Remaining undetected for as long as possible is a main objective with these attacks. It is their goal to surreptitiously collect as much sensitive data as they can. The “persistent” element implies that there is a central command monitoring the information coming in and the scope of the cyberattack.
Even though APTs are not usually aimed at individuals, you could be affected if your bank or another provider you use is the target of an attack. For example, if attackers secretly gather intelligence from your bank, they could get access to your personal and financial information.
Since you could potentially be affected by an APT attack on an entity or company that you do business with, it’s important that you employ strong security measures.
- Use a firewall to limit access to your network.

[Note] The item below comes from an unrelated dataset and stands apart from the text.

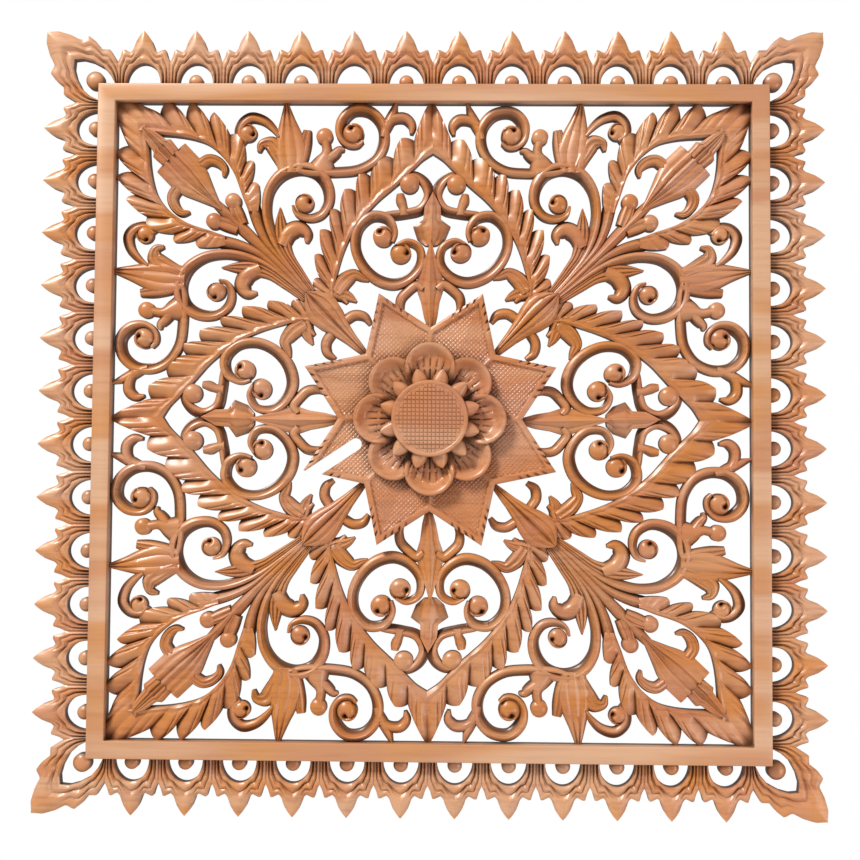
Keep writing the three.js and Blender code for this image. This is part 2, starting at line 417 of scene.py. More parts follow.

- Install comprehensive security on all your devices, like McAfee LiveSafe™ service, since malware is a key component in successful APT attacks.
- Don’t click on attachments or links you receive from people you don’t know.
- Keep your personal information private. Be suspicious of anyone who asks for your home address, phone number, Social Security number, or other personal identifying information. And, remember that once you share personal information online it’s out of your control.
- Check to see if the websites you share sensitive information with use two-factor authentication. This is a security technique that uses something that you know, such as your password, and something you possess, such as your phone, to verify your identity. For example, your bank may ask for your password online, as well as a code that it has sent via text message to your phone. This is a 2nd layer of protection and should be enabled for sensitive information.